----- Information provided -----

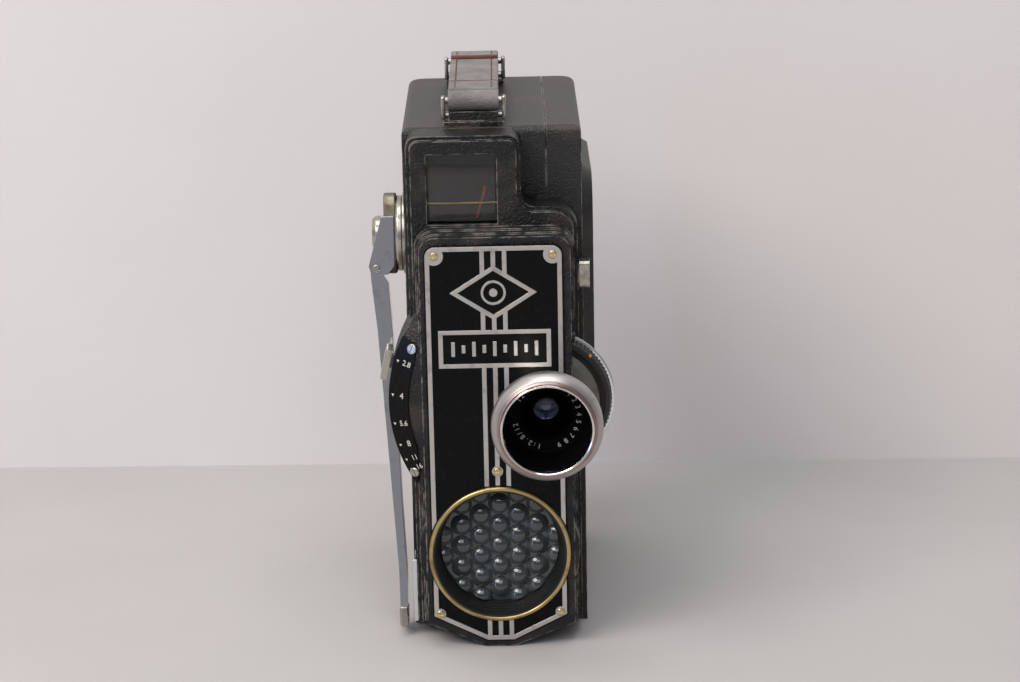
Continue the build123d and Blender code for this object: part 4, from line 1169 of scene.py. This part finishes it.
@dataclass
class LightCell:
    """Moulded honeycomb of lenslets in a grooved black funnel with a brass ring."""

    at: tuple[float, float] = (0.0, 29.5)
    pitch: float = 6.5
    dome: float = 3.75              # radius of a lenslet's sphere
    clear: float = 17.2             # radius that the domes are cut to

    def trim(self, dome: bmesh.types.BMesh) -> None:
        """Cut a dome at the funnel's wall with short flats.

        Args:
            dome: One dome, in millimetres.
        """
        for step in range(36):
            turn = 2 * math.pi * step / 36
            outwards = Vector((math.cos(turn), 0, math.sin(turn)))
            edge = Vector((self.at[0], 0, self.at[1])) + outwards * self.clear
            if all((vert.co - edge).dot(outwards) < 0 for vert in dome.verts):
                continue
            cut = bmesh.ops.bisect_plane(
                dome, geom=dome.verts[:] + dome.edges[:] + dome.faces[:], plane_co=edge, plane_no=outwards,
                clear_outer=True,
            )["geom_cut"]
            rim = [item for item in cut if isinstance(item, bmesh.types.BMEdge)]
            if rim:
                bmesh.ops.contextual_create(dome, geom=rim)

    def honeycomb(self) -> bmesh.types.BMesh:
        """Glass plate with its domes.

        Returns:
            The glass, in millimetres.
        """
        parts = [
            turned(
                self.at, [(0.0, 47.4), (18.6, 47.4), (18.6, 49.6), (17.3, 49.8), (17.3, 50.0), (0.0, 50.0)],
                96,
            ),
        ]
        for column in range(-3, 4):
            for row in range(-3, 4):
                x = column * self.pitch * math.cos(math.radians(30))
                z = (row + 0.5 * (column % 2)) * self.pitch
                if math.hypot(x, z) > 19.0:
                    continue
                dome = bmesh.new()
                bmesh.ops.create_uvsphere(dome, u_segments=32, v_segments=24, radius=self.dome)
                bmesh.ops.rotate(
                    dome, cent=(0, 0, 0), matrix=Matrix.Rotation(math.pi / 2, 3, "X"), verts=dome.verts,
                )
                bmesh.ops.translate(dome, vec=(self.at[0] + x, -48.2, self.at[1] + z), verts=dome.verts)
                below = bmesh.ops.bisect_plane(
                    dome, geom=dome.verts[:] + dome.edges[:] + dome.faces[:], plane_co=(0, -49.95, 0),
                    plane_no=(0, 1, 0), clear_outer=True,
                )["geom_cut"]
                rim = [item for item in below if isinstance(item, bmesh.types.BMEdge)]
                bmesh.ops.contextual_create(dome, geom=rim)
                if math.hypot(x, z) > 13.5:
                    self.trim(dome)
                parts.append(dome)
        return joined(parts)

    def build(self) -> None:
        """Build the cell from back to front."""
        dress(SELENIUM, "selenium_cell")
        to_piece("cell_lenslets", self.honeycomb(), CELL_GLASS, "camera", ("cell_glass",), 50)
        funnel = [(17.4, 49.8), (19.0, 49.8), (19.0, 57.35), (19.5, 57.35), (19.5, 58.3), (19.1, 58.3)]
        threads = []
        for step in range(5):
            threads += [(18.95 - step * 0.3, 57.4 - step * 1.4), (18.6 - step * 0.3, 56.7 - step * 1.4)]
        recess = turned(self.at, funnel + threads)
        to_piece("cell_funnel", recess, BLACKED, "camera", ("cell_recess",), 25)
        ring = turned(
            self.at,
            [
                (19.55, 57.3), (20.8, 57.3), (20.8, 58.0), (20.65, 58.4), (20.35, 58.6), (19.8, 58.6),
                (19.55, 58.35),
            ]
        )
        to_piece("cell_ring_brass", ring, RING_BRASS, "camera", ("cell_ring",), 50)
        dress(BLACKED, "meter_housing")
        dress(RED_PAINT, "meter_needle")


# ---------------------------------------------------------------- finder


@dataclass
class Finder:
    """Finder tunnel with its glasses."""

    window: tuple[float, float, float, float] = (-19.3, 1.7, 126.3, 147.7)     # x low, x high, z low, z high
    eyepiece: tuple[float, float] = (-8.8, 137.3)

    def lenses(self) -> bmesh.types.BMesh:
        """Square front lens, hollow towards the eye, and the round eye lens.

        Returns:
            Both lenses, in millimetres.
        """
        x_low, x_high, z_low, z_high = self.window
        front = bmesh.new()
        bmesh.ops.create_grid(front, x_segments=24, y_segments=24, size=0.5)
        bmesh.ops.rotate(
            front, cent=(0, 0, 0), matrix=Matrix.Rotation(math.pi / 2, 3, "X"), verts=front.verts,
        )
        bmesh.ops.scale(front, vec=(x_high - x_low, 1, z_high - z_low), verts=front.verts)
        for vert in front.verts:
            vert.co.y = -46.6 + 0.006 * (vert.co.x**2 + vert.co.z**2)
        bmesh.ops.translate(front, vec=((x_low + x_high) / 2, 0, (z_low + z_high) / 2), verts=front.verts)
        wall = bmesh.ops.extrude_face_region(front, geom=front.faces[:])["geom"]
        for item in wall:
            if isinstance(item, bmesh.types.BMVert):
                item.co.y = -45.1
        bmesh.ops.recalc_face_normals(front, faces=front.faces)
        eye = turned(
            self.eyepiece, [(0.0, -42.3), (3.9, -42.3), (3.9, -43.2), (2.6, -43.6), (0.0, -43.8)], 48,
        )
        return joined([front, eye])

    def build(self) -> None:
        """Dress the finder."""
        dress(FLAT_BLACK, "finder_tunnel")
        dress(BLACKED, "finder_eyepiece")
        to_piece(
            "finder_lenses", self.lenses(), CLEAR_GLASS, "camera", ("finder_glasses",), 30,
        )
        frame_line = boxed((-18.9, -43.3, 131.8), (1.3, -42.8, 132.3), 0.1, 1)
        to_piece("finder_frame_line", frame_line, BRASS, "camera", (), 30)


# ---------------------------------------------------------------- winding lever


@dataclass
class WindingLever:
    """Folding winding lever with its hub."""

    def build(self) -> None:
        """Plate the lever's pieces."""
        dress(NICKEL, "crank_escutcheon", "hub_screw")
        parts = (
            ("crank_arm", "lever_arm", CHROME, "chrome", 1.1),
            ("crank_cheeks", "crank", CHROME, "chrome", 0.35),
            ("crank_head", "crank", WORN_BRASS, "worn_brass", 0.5),
            ("crank_grip", "lever_arm", NICKEL, "nickel", 0.7),
            ("crank_hub", "crank", NICKEL, "nickel", 0.25),
            ("fold_pin", "crank", NICKEL, "nickel", 0.2),
            ("crank_rest", "camera", CHROME, "chrome", 0.25),
            ("release_button", "release", NICKEL, "nickel", 0.12),
        )
        for node, body, finish, slot, rounding in parts:
            piece = to_piece(f"{node}_finished", copied(node), finish, body, (node,), 30)
            soften(piece, rounding, 3)


# ---------------------------------------------------------------- carrying strap


@dataclass
class CarryingStrap:
    """Stitched leather strap in two plated rings."""

    middle: float = -5.0            # of its width, along X
    width: float = 14.6
    thick: float = 2.2
    eyes: tuple[float, float] = (-31.0, 32.0)
    eye_z: float = 159.6
    rise: float = 0.8
    fold: float = 10.5              # length of a folded end
    stitch: float = 2.1             # pitch of the stitches

    def height(self, y: float) -> float:
        """Height of the strap's underside.

        Args:
            y: Place along Y, mm.

        Returns:
            The height, mm.
        """
        span = (self.eyes[1] - self.eyes[0]) / 2
        centre = (self.eyes[0] + self.eyes[1]) / 2
        return self.eye_z + self.rise * (1 - ((y - centre) / span) ** 2)

    def band(self, low: float, high: float, lift: float, thick: float, inset: float) -> bmesh.types.BMesh:
        """One layer of leather that follows the strap's arch.

        Args:
            low: Its start along Y.
            high: Its end along Y.
            lift: Height of its underside over the strap's.
            thick: Thickness.
            inset: How much narrower than the strap on each side.

        Returns:
            The layer, in millimetres.
        """
        half = self.width / 2 - inset
        mesh = boxed(
            (self.middle - half, low, 0.0), (self.middle + half, high, thick), min(0.45, thick * 0.4), 3,
        )
        for step in range(1, 24):
            y = low + (high - low) * step / 24
            bmesh.ops.bisect_plane(
                mesh, geom=mesh.verts[:] + mesh.edges[:] + mesh.faces[:], plane_co=(0, y, 0),
                plane_no=(0, 1, 0)
            )
        for vert in mesh.verts:
            vert.co.z += self.height(vert.co.y) + lift
        return mesh

    def loop(self, y: float) -> bmesh.types.BMesh:
        """The bend of leather round a ring's bar.

        Args:
            y: Place of the bar along Y, mm.

        Returns:
            The bend, in millimetres.
        """
        mesh = bmesh.new()
        half = self.width / 2
        inner, outer = 1.3, 2.9
        corners = [mesh.verts.new((self.middle - half, y, self.eye_z + r)) for r in (inner, outer)]
        corners += [mesh.verts.new((self.middle + half, y, self.eye_z + r)) for r in (outer, inner)]
        edges = [mesh.edges.new(pair) for pair in zip(corners, corners[1:] + corners[:1])]
        bmesh.ops.spin(
            mesh, geom=corners + edges, cent=(self.middle, y, self.eye_z), axis=(1, 0, 0), angle=2 * math.pi,
            steps=40,
            use_merge=True, use_duplicate=False,
        )
        bmesh.ops.remove_doubles(mesh, verts=mesh.verts, dist=1e-4)
        bmesh.ops.recalc_face_normals(mesh, faces=mesh.faces)
        return mesh

    def stitches(self, low: float, high: float, lift: float) -> list[bmesh.types.BMesh]:
        """Two rows of stitches along one layer.

        Args:
            low: Start along Y, mm.
            high: End along Y, mm.
            lift: Height of the layer over the strap's underside, mm.

        Returns:
            One mesh for each stitch.
        """
        made = []
        count = int((high - low) / self.stitch)
        for side in (-1, 1):
            for step in range(count):
                y = low + (step + 0.5) * (high - low) / count
                thread = bmesh.new()
                bmesh.ops.create_uvsphere(thread, u_segments=8, v_segments=6, radius=0.28)
                bmesh.ops.scale(thread, vec=(1.0, 2.8, 0.7), verts=thread.verts)
                at = (self.middle + side * 5.3, y, self.height(y) + lift)
                bmesh.ops.translate(thread, vec=at, verts=thread.verts)
                made.append(thread)
        return made

    def ring(self, y: float) -> bmesh.types.BMesh:
        """One rectangular wire ring with rounded corners.

        Args:
            y: Place along Y, mm.

        Returns:
            The ring, in millimetres.
        """
        bars = []
        for z in (155.3, 159.6):
            bar = bmesh.new()
            bmesh.ops.create_cone(bar, cap_ends=True, segments=24, radius1=1.0, radius2=1.0, depth=18.6)
            bmesh.ops.rotate(
                bar, cent=(0, 0, 0), matrix=Matrix.Rotation(math.pi / 2, 3, "Y"), verts=bar.verts,
            )
            bmesh.ops.translate(bar, vec=(self.middle, y, z), verts=bar.verts)
            bars.append(bar)
        for side in (-1, 1):
            x = self.middle + side * 8.8
            bars.append(boxed((x - 0.6, y - 1.5, 154.0), (x + 0.6, y + 1.5, 160.9), 0.45, 3))
        return joined(bars)

    def build(self) -> None:
        """Build the strap, its folded ends, stitches and rings."""
        low, high = self.eyes
        layers = [self.band(low, high, 0.0, self.thick, 0.0), self.loop(low), self.loop(high)]
        strap = to_piece(
            "strap_leather", joined(layers), LEATHER, "camera", ("handle_strap",), 40
        )
        folds = joined(
            [
                self.band(low + 0.4, low + self.fold, self.thick - 0.1, 1.2, 0.15),
                self.band(high - self.fold, high - 0.4, self.thick - 0.1, 1.2, 0.15),
            ]
        )
        to_piece("strap_folded_ends", folds, LEATHER, "camera", (), 40)
        cuts = []
        for end, y in ((1, low + self.fold), (-1, high - self.fold)):
            cuts.append(self.band(min(y, y + end * 0.8), max(y, y + end * 0.8), self.thick - 0.1, 1.25, 0.2))
        to_piece("strap_cut_edges", joined(cuts), RAW_EDGE, "camera", (), 40)
        threads = self.stitches(low + self.fold + 1, high - self.fold - 1, self.thick)
        threads += self.stitches(low + 1.5, low + self.fold - 1, self.thick + 1.1)
        threads += self.stitches(high - self.fold + 1, high - 1.5, self.thick + 1.1)
        to_piece("strap_stitches", joined(threads), THREAD, "camera", (), 60)
        rings = to_piece(
            "strap_wire_rings", joined([self.ring(low), self.ring(high)]), NICKEL, "camera", ("strap_rings",),
            40
        )
        LOG.info("strap %s and rings %s done", strap.name, rings.name)


# ---------------------------------------------------------------- clockwork and film


@dataclass
class Mechanism:
    """Clockwork, shutter and film path behind the door."""

    def build(self) -> None:
        """Dress the inside."""
        dress(BRASS, "main_plate", "winding_gear", "spring_barrel", "first_wheel", "crown_wheel", "governor")
        dress(
            STEEL, "plate_pillars", "barrel_arbor", "mainspring", "takeup_spindle", "shutter_shaft",
            "film_gate",
        )
        dress(STEEL, "pressure_plate", "pulldown_claw", "release_spring")
        dress(BLACKED, "shutter_disc")
        dress(FILM_BOX, "film_cassette")


def main() -> None:
    """Build the studio and the camera, sub-assembly by sub-assembly."""
    logging.basicConfig(level=logging.INFO, format="%(message)s")
    Studio().build()
    CaseAndHousing().dress()
    Nameplate().build()
    LensUnit().build()
    ApertureScale().build()
    LightCell().build()
    Finder().build()
    WindingLever().build()
    CarryingStrap().build()
    Mechanism().build()


if __name__ == "__main__":
    main()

-----

▸ Goal: Please print the material above exactly as it appears, from its first line through the line containing "honeycomb of lenslets", inclusive, and stop there.

▸ Expected answer:
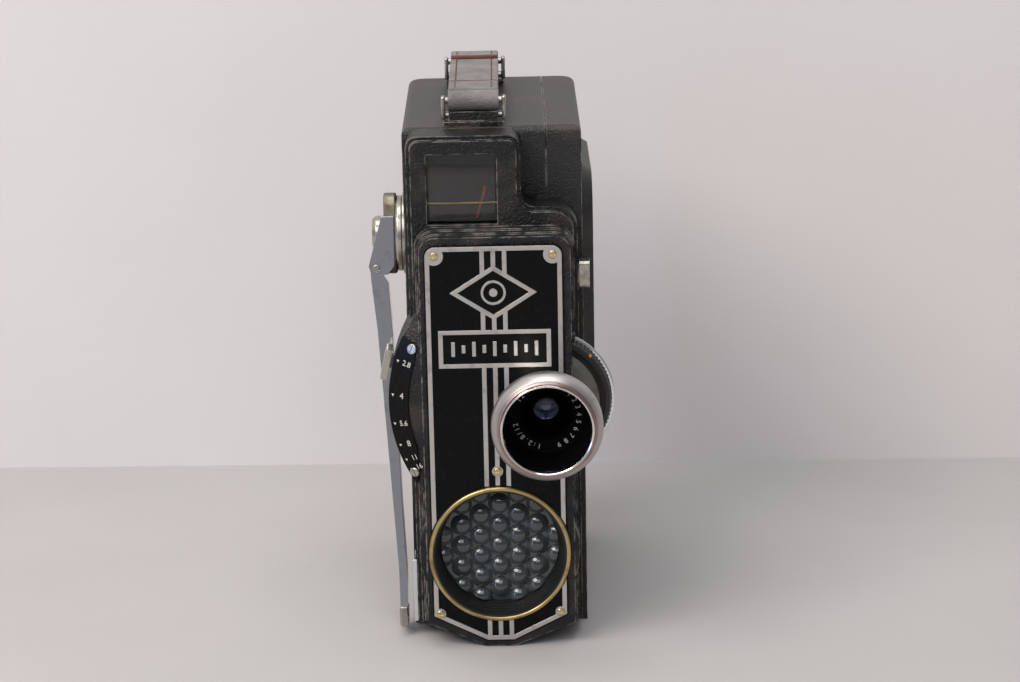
Continue the build123d and Blender code for this object: part 4, from line 1169 of scene.py. This part finishes it.
@dataclass
class LightCell:
    """Moulded honeycomb of lenslets in a grooved black funnel with a brass ring."""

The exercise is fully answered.